The _handleError method is the raison d’etre (or the reason for existence, for those of you who didn’t take French in High School) for the eMySQLi object. It encapsulates the logging, and optionally the emailing, of any errors associated with the object. _handleError accepts two parameters:  $fatal and $mailFlag, which both default to false. If true, the $fatal parameter will cause script execution to stop after the error has been logged and the $mailFlag parameter will cause an email notification of the error to be sent to the $errMail address. Since I am using the built-in mail function, $errMail can be one or more email addresses separated by commas. Notice in the constructor above that I set $fatal to true if there is an error connecting to the database. Typically, if one of my scripts can’t connect to the database, there’s no reason to continue running it. As always, your mileage may vary (YMMV)…

The _handleError method uses the debug_backtrace function to gather information about the error. debug_backtrace returns an array that contains the file  name, line number, function name, arguments, as well as other information about each step in the call stack. _handleError uses that information to create a prettified error string. Here is an example of the _handleError output:

[2009-07-16 05:36:45]
(errno: 1054) Unknown column 'category_ids' in 'having clause'
SQL: SELECT COUNT(DISTINCT s.scene_id) as total FROM store st... <snip>
test-search.php:65
eMySQLi->query("SELECT COUNT(DISTINCT s.scene_id) as total FROM store st,scene s...")

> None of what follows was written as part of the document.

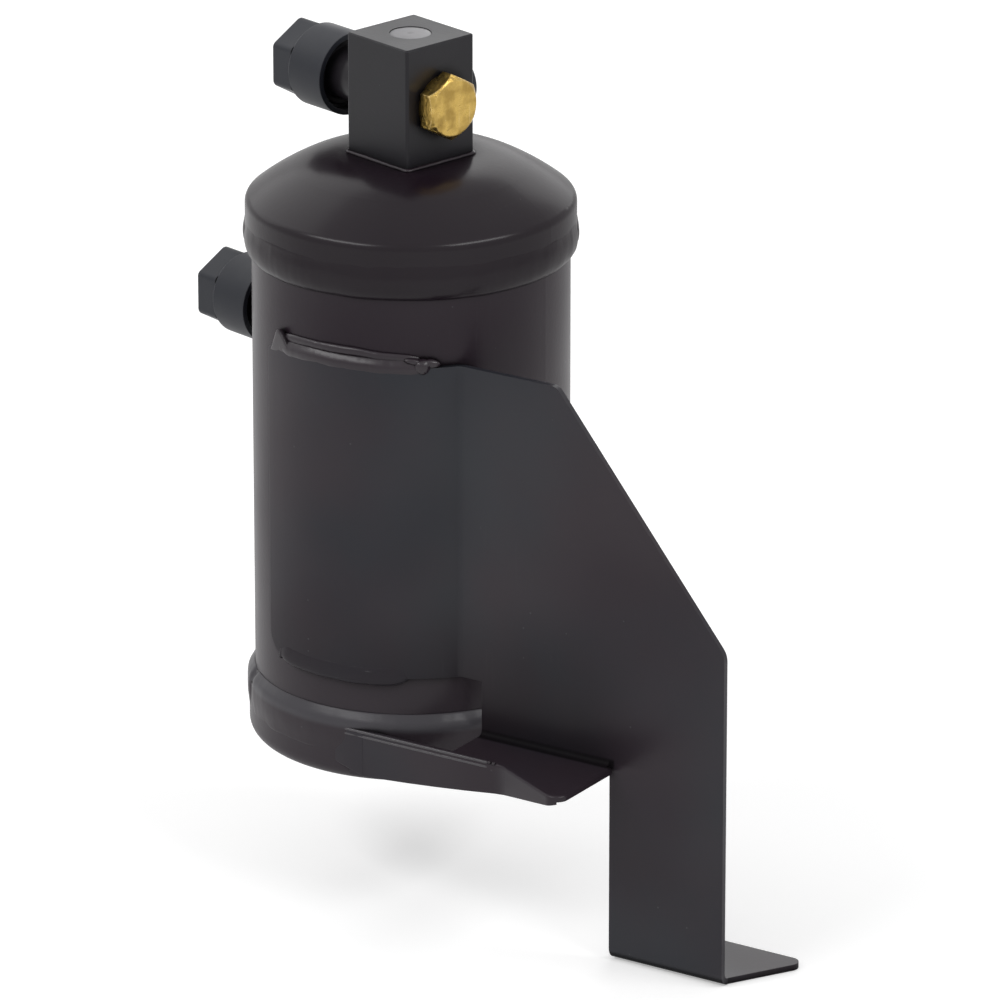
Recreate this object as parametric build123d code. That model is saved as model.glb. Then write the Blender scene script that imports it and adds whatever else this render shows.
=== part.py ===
from build123d import *
import os
from math import atan2, cos, degrees, radians, sin, sqrt, tan

# Receiver drier for an air-conditioning circuit, in millimetres.
# Every piece is built round the can's axis, with +X along the bracket's flat plate and +Y behind
# that plate. It is then moved into the part's frame, whose origin is the middle of the fixing hole
# at the underside of the bracket's foot. +Z is up.

# Can
tube_radius = 38.1
tube_wall = 2.0
cap_wall = 1.45
cap_gap = 0.05
upper_toe_z = 158.2
lower_toe_z = 54.1
skirt_cover = 4.0
tube_entry = 8.5
top_rise = 27.8
top_ball = 62.0
top_corner = 2.5
seat_radius = 15.5
seat_drop = 3.7
bottom_rise = 21.4
bottom_ball = 185.0
bottom_corner = 3.5

# Girth welds: total height, and the height and size of the swell, from the toe on the tube
upper_bead = 8.8
upper_swell_at = 4.8
upper_swell_out = 2.0
lower_bead = 11.6
lower_swell_at = 6.8
lower_swell_out = 1.9
bead_step = 0.25

# Head block
block_width = 21.3
block_height = 29.8
block_corner = 0.7
block_break = 0.3
spigot_radius = 8.0
spigot_length = 4.0
spigot_gap = 0.1
head_weld_leg = 0.9
head_weld_top = 0.1
head_weld_root = 0.5
port_height = 14.7
port_turn = -14.7
gallery_radius = 3.0
gallery_rise = 2.0
port_drilling = 2.2

# Sight glass in the top of the block
glass_radius = 4.9
glass_thickness = 3.4
glass_recess = 0.6
glass_gap = 0.1
glass_seal_height = 1.0
glass_seal_width = 1.4
sight_drilling = 2.4

# Pipe fittings, measured outwards from the face that they stand on
fitting_bore = 4.0
fitting_neck_radius = 6.5
fitting_neck = 12.8
fitting_collar_radius = 7.8
fitting_collar = 1.6
fitting_relief_radius = 6.9
fitting_relief = 1.4
fitting_thread_radius = 7.95
fitting_thread = 6.2
fitting_nose_radius = 5.8
fitting_nose = 5.0
fitting_nose_chamfer = 1.0
outlet_root_radius = 5.5
outlet_root = 5.0
root_gap = 0.05
inlet_z = 132.0
inlet_stand_off = 1.3
inlet_reach = 2.1
inlet_weld_leg = 2.0
inlet_weld_crest = 0.4

# Plastic screw caps on the fittings
cap_rim_at = 10.6
skirt_radius = 10.1
skirt_length = 11.1
mouth_radius = 8.8
mouth_depth = 3.2
cap_shoulder = 1.5
cap_neck_radius = 8.9
hex_across_flats = 17.5
hex_length = 6.2
hex_edge = 1.6
hex_end_round = 0.8
thread_gap = 0.15
nose_gap = 0.3

# Brass plug and switch plug
plug_across_flats = 14.2
plug_head = 5.0
plug_washer = 0.8
plug_washer_radius = 7.0
plug_chamfer = 1.2
plug_face_radius = 6.8
plug_stem_radius = 4.5
plug_stem = 5.0
switch_head_radius = 7.5
switch_head = 4.3
switch_round = 1.0
switch_seal_height = 0.7

# Inside the can
pickup_radius = 4.0
pickup_wall = 0.8
pickup_seat = 5.0
pickup_lift = 2.0
floor_gap = 0.3
strainer_radius = 6.5
strainer_height = 12.0
strainer_wall = 0.8
strainer_slots = 6
strainer_slot_width = 2.6
strainer_slot_height = 6.0
plate_thickness = 1.2
plate_gap = 0.05
plate_rim = 6.0
plate_bore_gap = 0.15
plate_hole_radius = 2.0
plate_hole_rings = {6: 13.5, 12: 25.5}
lower_plate_z = 66.0
pad_thickness = 6.0
bed_height = 40.0
soft_gap = 0.1
spring_wire = 1.1
spring_radius = 17.0
spring_turns = 5
spring_seat_gap = 0.1

# Bracket, one folded sheet: distances along the plate are from the can's axis
sheet = 1.5
saddle_gap = 0.05
saddle_start = -26.0
saddle_bottom_z = 63.5
saddle_top_z = 141.8
saddle_trim = 0.3
saddle_low_corner = 6.0
saddle_high_corner = 2.0
plate_set_in = 12.7
plate_bend = 1.7
plate_left = 36.5
plate_right = 104.0
chamfer_start = 57.3
chamfer_end_z = 84.0
chamfer_top_corner = 3.0
chamfer_low_corner = 5.0
leg_left = 72.5
shelf_z = 49.9
shelf_bend = 1.3
shelf_right = 74.0
shelf_reach = 25.8
shelf_corner = 3.0
lip_reach = 14.0
lip_start = 7.9
lip_turn = 50.9
lip_turn_radius = 8.0
lip_left_z = 38.2
lip_middle_z = 40.0
lip_turn_z = 42.5
lip_edge = 0.8
lip_clearance = 0.05
foot_depth = 22.0
foot_bend = 1.6
foot_flare = 11.0
foot_corner = 2.5
foot_hole_radius = 4.5
foot_hole_back = 12.5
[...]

This type of error reporting, with file names, line numbers, and function/method calls for the entire stack, makes it much easier to track down bugs. From here, it is just a matter of wrapping the other MySQLi methods where I want error reporting added. Any method I don’t override is still available to eMySQLi objects through the beauty of inheritance. Personally, I make extensive use of the query method and not much else, but I’ve wrapped a few others to be more complete. This class could easily be extended to add error logging to all the MySQLi methods, if one chose to do so. This same idea could also be extended to the MySQLi_STMT and MySQLi_Result classes, too. Here are the other methods of the MySQLi class  I have chosen to override:

    public function select_db($dbname, $fatal=true, $mailFlag=false) {
        if ( parent::select_db($dbname) )
            return true;
        else {
            $this->_lastError = $this->error;
            $this->_lastErrNo = $this->errno;
            $this->_handleError($fatal, $mailFlag);
        }
    }

    public function query($query,
                          $resultmode=MYSQLI_STORE_RESULT,
                          $fatal=false,
                          $mailFlag=false) {

        $res = parent::query($query, $resultmode);
        if ( $res === false ) {
            $this->_lastError = $this->error . "\nSQL: $query";
            $this->_lastErrNo = $this->errno;
            $this->_handleError($fatal, $mailFlag);
        }

        return $res;
    }

    public function multi_query($query, $fatal=false, $mailFlag=false) {
        if ( parent::multi_query($query) )
            return true;
        else {
            $this->_lastError = $this->error . "\nSQL: $query";
            $this->_lastErrNo = $this->errno;
            $this->_handleError($fatal, $mailFlag);
            return false;
        }
    }

    public function store_result() {
        $res = parent::store_result();
        if ( $res === false && ($this->errno !== 0 || $this->field_count > 0) ) {
            $this->_lastError = $this->error;
            $this->_lastErrNo = $this->errno;
            $this->_handleError();
        }

        return $res;
    }

Notice in each case that I merely delegate to the corresponding method of the parent class and then test for error conditions. If an error occurs, I call the _handleError method to take care of it. I also have a basic ability to control the execution of the script during severe errors. In the select_db method above I default the $fatal flag to true, just as I do with the initial connection. If a script can’t select the database it needs to use, there is no point for it to continue running after it has logged the error. However, since $fatal is passed as a parameter to the method, it’s easy to change the default behavior.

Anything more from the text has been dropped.